● Work instructions
Quote, without change, all of the lines that follow.

● Supplied information
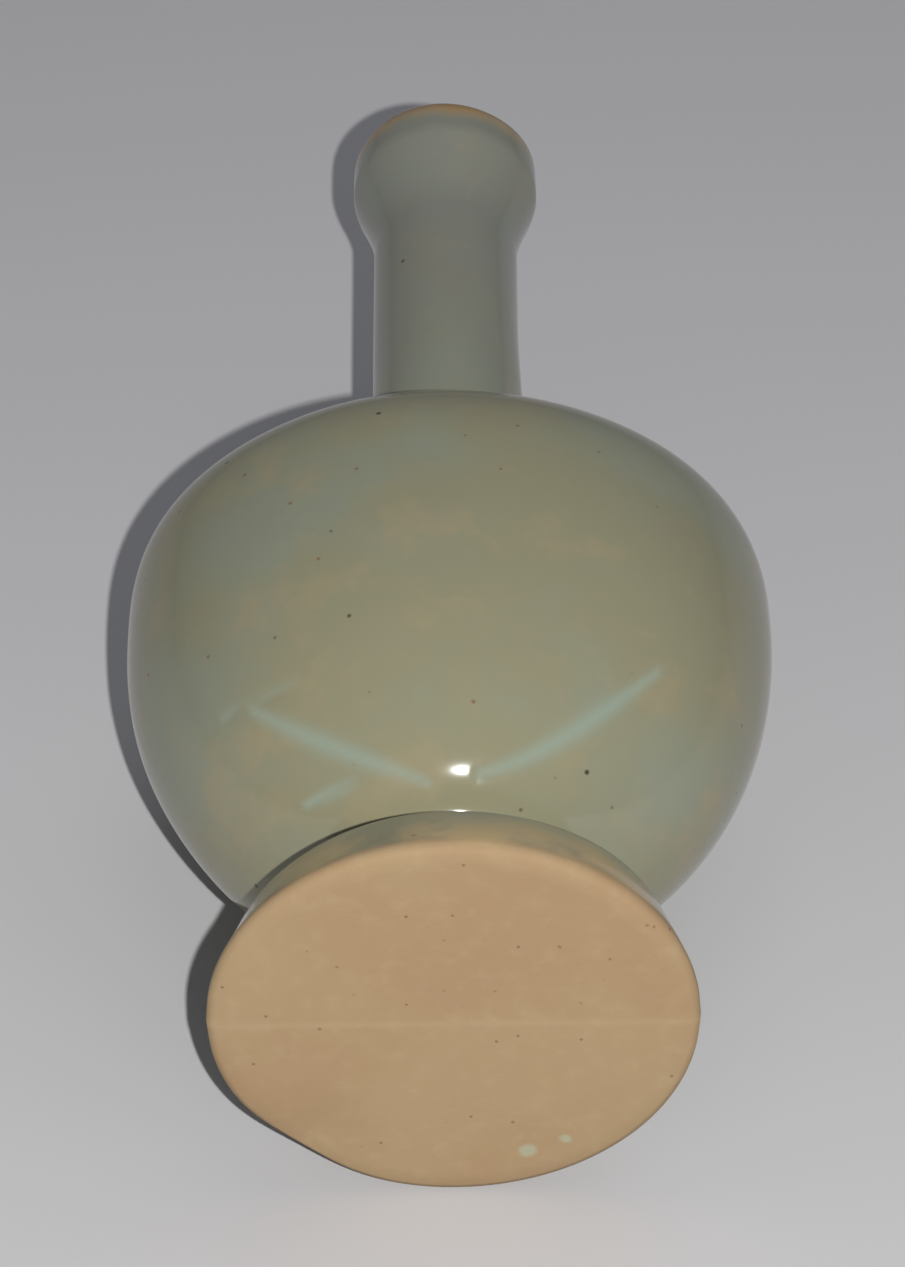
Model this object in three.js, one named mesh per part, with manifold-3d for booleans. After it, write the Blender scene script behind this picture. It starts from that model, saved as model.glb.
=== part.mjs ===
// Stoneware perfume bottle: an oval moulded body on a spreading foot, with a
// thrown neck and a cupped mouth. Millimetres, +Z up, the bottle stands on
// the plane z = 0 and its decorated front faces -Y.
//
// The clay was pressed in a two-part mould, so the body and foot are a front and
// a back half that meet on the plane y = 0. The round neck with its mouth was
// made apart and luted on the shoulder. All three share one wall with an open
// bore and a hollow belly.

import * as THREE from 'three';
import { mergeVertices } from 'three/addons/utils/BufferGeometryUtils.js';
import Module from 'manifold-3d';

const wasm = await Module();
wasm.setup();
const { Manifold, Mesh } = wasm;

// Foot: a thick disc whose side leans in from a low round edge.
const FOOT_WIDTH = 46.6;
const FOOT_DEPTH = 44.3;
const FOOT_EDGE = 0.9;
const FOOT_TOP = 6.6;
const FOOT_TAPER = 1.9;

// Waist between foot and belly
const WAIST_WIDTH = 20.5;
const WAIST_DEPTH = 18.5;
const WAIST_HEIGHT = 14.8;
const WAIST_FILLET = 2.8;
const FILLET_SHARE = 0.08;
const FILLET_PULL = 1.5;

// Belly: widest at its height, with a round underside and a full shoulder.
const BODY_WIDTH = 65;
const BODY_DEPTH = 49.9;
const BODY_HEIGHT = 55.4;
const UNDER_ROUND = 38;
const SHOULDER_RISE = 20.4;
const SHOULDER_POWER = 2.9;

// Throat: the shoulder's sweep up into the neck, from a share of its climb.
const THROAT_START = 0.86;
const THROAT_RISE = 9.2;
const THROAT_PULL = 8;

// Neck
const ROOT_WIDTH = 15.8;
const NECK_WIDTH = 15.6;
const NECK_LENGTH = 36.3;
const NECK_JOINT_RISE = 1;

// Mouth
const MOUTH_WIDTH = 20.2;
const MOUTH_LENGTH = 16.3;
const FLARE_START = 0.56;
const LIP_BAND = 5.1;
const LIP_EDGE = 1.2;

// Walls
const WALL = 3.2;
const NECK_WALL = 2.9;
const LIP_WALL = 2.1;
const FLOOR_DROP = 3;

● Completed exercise
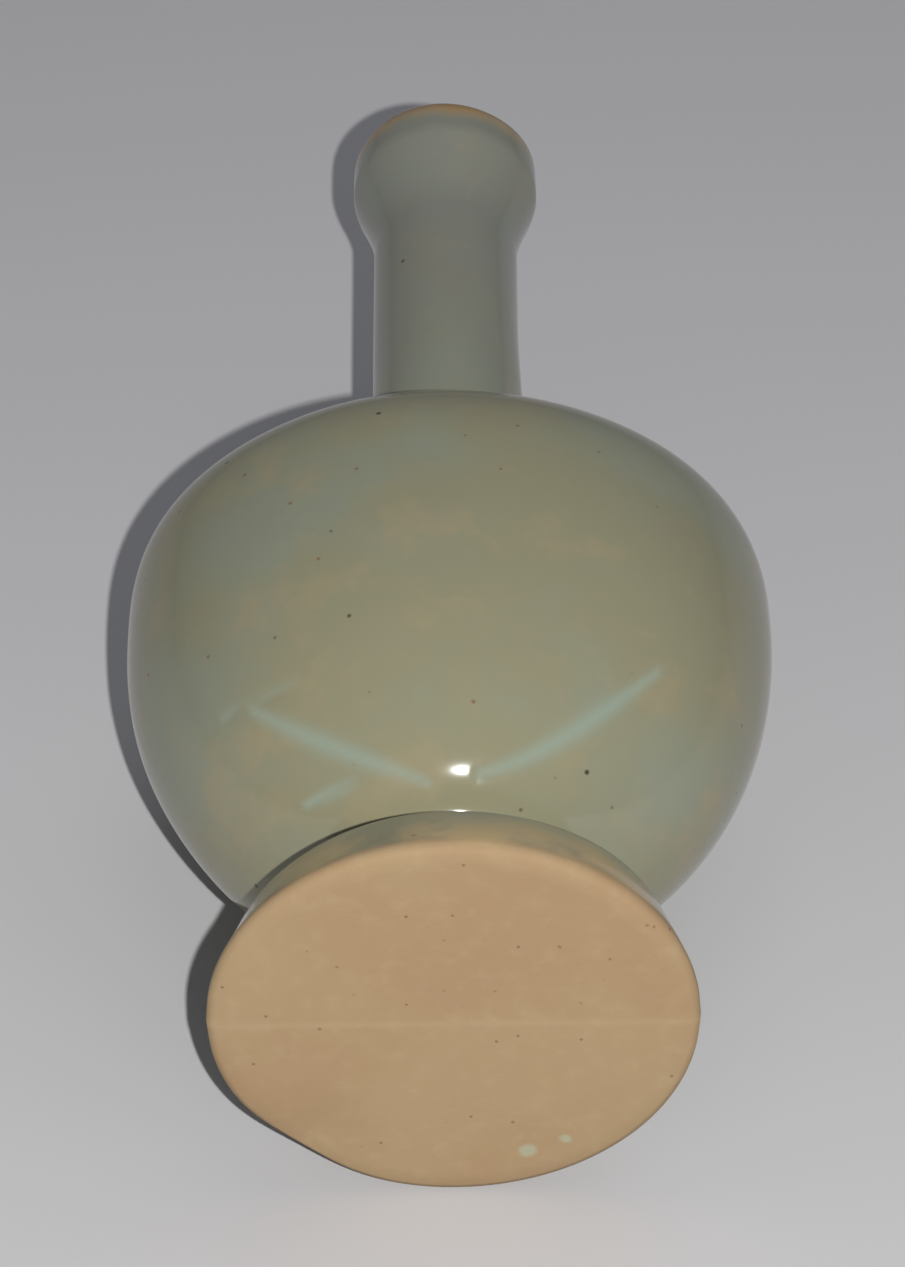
Model this object in three.js, one named mesh per part, with manifold-3d for booleans. After it, write the Blender scene script behind this picture. It starts from that model, saved as model.glb.
=== part.mjs ===
// Stoneware perfume bottle: an oval moulded body on a spreading foot, with a
// thrown neck and a cupped mouth. Millimetres, +Z up, the bottle stands on
// the plane z = 0 and its decorated front faces -Y.
//
// The clay was pressed in a two-part mould, so the body and foot are a front and
// a back half that meet on the plane y = 0. The round neck with its mouth was
// made apart and luted on the shoulder. All three share one wall with an open
// bore and a hollow belly.

import * as THREE from 'three';
import { mergeVertices } from 'three/addons/utils/BufferGeometryUtils.js';
import Module from 'manifold-3d';

const wasm = await Module();
wasm.setup();
const { Manifold, Mesh } = wasm;

// Foot: a thick disc whose side leans in from a low round edge.
const FOOT_WIDTH = 46.6;
const FOOT_DEPTH = 44.3;
const FOOT_EDGE = 0.9;
const FOOT_TOP = 6.6;
const FOOT_TAPER = 1.9;

// Waist between foot and belly
const WAIST_WIDTH = 20.5;
const WAIST_DEPTH = 18.5;
const WAIST_HEIGHT = 14.8;
const WAIST_FILLET = 2.8;
const FILLET_SHARE = 0.08;
const FILLET_PULL = 1.5;

// Belly: widest at its height, with a round underside and a full shoulder.
const BODY_WIDTH = 65;
const BODY_DEPTH = 49.9;
const BODY_HEIGHT = 55.4;
const UNDER_ROUND = 38;
const SHOULDER_RISE = 20.4;
const SHOULDER_POWER = 2.9;

// Throat: the shoulder's sweep up into the neck, from a share of its climb.
const THROAT_START = 0.86;
const THROAT_RISE = 9.2;
const THROAT_PULL = 8;

// Neck
const ROOT_WIDTH = 15.8;
const NECK_WIDTH = 15.6;
const NECK_LENGTH = 36.3;
const NECK_JOINT_RISE = 1;

// Mouth
const MOUTH_WIDTH = 20.2;
const MOUTH_LENGTH = 16.3;
const FLARE_START = 0.56;
const LIP_BAND = 5.1;
const LIP_EDGE = 1.2;

// Walls
const WALL = 3.2;
const NECK_WALL = 2.9;
const LIP_WALL = 2.1;
const FLOOR_DROP = 3;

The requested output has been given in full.